Set down exactly the lines of the records from the top to the line containing "plunger_r = 6; // [5:0.5:7]"; include both.

-------

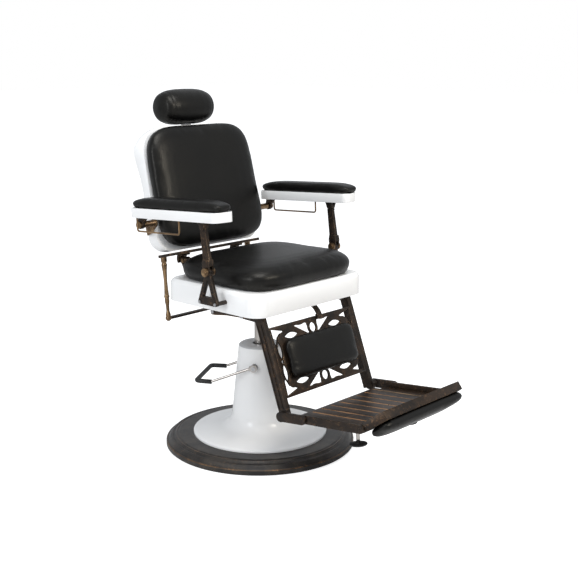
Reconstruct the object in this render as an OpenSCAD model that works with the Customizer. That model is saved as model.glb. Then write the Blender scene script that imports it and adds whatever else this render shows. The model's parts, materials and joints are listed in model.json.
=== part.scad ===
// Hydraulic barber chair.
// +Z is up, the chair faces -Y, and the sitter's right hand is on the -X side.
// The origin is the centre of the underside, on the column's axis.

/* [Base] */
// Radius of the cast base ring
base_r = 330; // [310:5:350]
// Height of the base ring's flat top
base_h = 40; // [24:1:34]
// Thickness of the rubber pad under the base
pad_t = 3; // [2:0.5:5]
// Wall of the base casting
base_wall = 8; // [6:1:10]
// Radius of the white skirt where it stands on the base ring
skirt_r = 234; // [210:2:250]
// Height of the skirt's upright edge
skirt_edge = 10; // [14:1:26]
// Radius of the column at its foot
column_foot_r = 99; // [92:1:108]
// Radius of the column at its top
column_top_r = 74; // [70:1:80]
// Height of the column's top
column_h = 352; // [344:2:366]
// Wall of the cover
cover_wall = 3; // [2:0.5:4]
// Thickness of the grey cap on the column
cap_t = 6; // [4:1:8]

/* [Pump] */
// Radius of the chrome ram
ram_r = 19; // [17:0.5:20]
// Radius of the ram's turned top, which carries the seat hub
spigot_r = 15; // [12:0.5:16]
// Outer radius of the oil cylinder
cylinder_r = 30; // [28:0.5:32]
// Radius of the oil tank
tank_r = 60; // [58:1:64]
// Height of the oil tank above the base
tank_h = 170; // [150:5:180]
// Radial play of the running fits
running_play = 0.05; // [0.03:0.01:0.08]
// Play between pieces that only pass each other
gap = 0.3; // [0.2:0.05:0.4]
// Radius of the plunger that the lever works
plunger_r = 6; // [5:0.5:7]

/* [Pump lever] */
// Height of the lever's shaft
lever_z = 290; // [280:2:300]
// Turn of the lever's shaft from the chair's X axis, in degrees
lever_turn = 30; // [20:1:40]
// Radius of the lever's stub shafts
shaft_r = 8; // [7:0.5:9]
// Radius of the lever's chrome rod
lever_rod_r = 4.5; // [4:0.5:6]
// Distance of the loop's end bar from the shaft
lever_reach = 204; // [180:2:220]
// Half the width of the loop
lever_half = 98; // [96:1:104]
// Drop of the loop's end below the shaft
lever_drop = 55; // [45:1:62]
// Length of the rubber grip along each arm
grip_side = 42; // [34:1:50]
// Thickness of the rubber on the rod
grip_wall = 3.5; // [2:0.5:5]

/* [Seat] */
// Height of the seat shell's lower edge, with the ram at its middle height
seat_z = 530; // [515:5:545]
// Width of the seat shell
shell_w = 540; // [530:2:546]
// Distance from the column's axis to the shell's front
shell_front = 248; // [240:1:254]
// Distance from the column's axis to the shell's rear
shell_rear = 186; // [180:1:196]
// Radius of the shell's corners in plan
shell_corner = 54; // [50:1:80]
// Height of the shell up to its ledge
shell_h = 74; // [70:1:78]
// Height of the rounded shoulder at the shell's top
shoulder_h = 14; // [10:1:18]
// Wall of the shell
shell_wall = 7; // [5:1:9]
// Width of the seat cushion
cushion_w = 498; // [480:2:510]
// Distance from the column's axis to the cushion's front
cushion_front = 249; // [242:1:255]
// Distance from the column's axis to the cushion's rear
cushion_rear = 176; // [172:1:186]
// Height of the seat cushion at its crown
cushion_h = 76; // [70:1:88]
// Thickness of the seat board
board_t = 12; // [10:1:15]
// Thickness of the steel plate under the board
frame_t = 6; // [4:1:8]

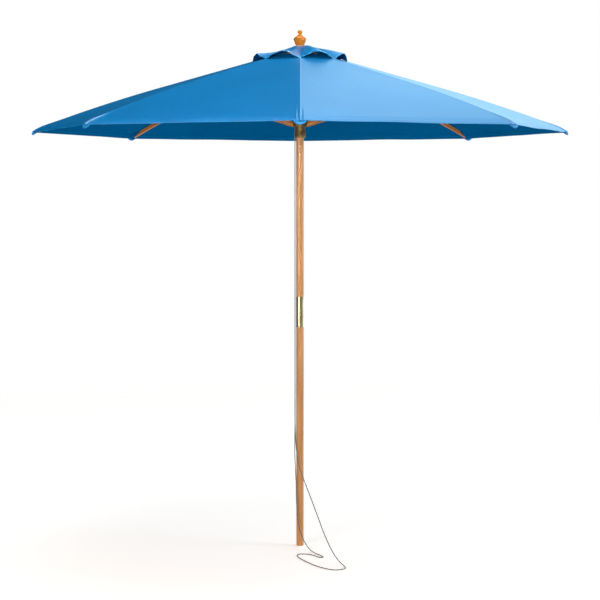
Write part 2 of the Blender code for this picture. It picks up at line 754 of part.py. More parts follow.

-------

• _Response to this exercise_:
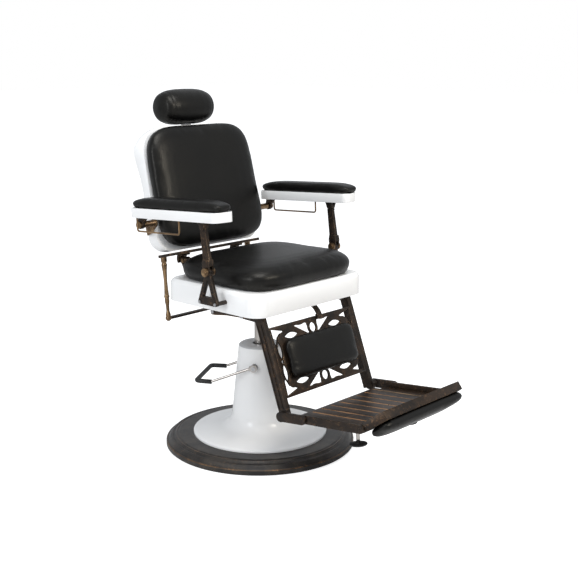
Reconstruct the object in this render as an OpenSCAD model that works with the Customizer. That model is saved as model.glb. Then write the Blender scene script that imports it and adds whatever else this render shows. The model's parts, materials and joints are listed in model.json.
=== part.scad ===
// Hydraulic barber chair.
// +Z is up, the chair faces -Y, and the sitter's right hand is on the -X side.
// The origin is the centre of the underside, on the column's axis.

/* [Base] */
// Radius of the cast base ring
base_r = 330; // [310:5:350]
// Height of the base ring's flat top
base_h = 40; // [24:1:34]
// Thickness of the rubber pad under the base
pad_t = 3; // [2:0.5:5]
// Wall of the base casting
base_wall = 8; // [6:1:10]
// Radius of the white skirt where it stands on the base ring
skirt_r = 234; // [210:2:250]
// Height of the skirt's upright edge
skirt_edge = 10; // [14:1:26]
// Radius of the column at its foot
column_foot_r = 99; // [92:1:108]
// Radius of the column at its top
column_top_r = 74; // [70:1:80]
// Height of the column's top
column_h = 352; // [344:2:366]
// Wall of the cover
cover_wall = 3; // [2:0.5:4]
// Thickness of the grey cap on the column
cap_t = 6; // [4:1:8]

/* [Pump] */
// Radius of the chrome ram
ram_r = 19; // [17:0.5:20]
// Radius of the ram's turned top, which carries the seat hub
spigot_r = 15; // [12:0.5:16]
// Outer radius of the oil cylinder
cylinder_r = 30; // [28:0.5:32]
// Radius of the oil tank
tank_r = 60; // [58:1:64]
// Height of the oil tank above the base
tank_h = 170; // [150:5:180]
// Radial play of the running fits
running_play = 0.05; // [0.03:0.01:0.08]
// Play between pieces that only pass each other
gap = 0.3; // [0.2:0.05:0.4]
// Radius of the plunger that the lever works
plunger_r = 6; // [5:0.5:7]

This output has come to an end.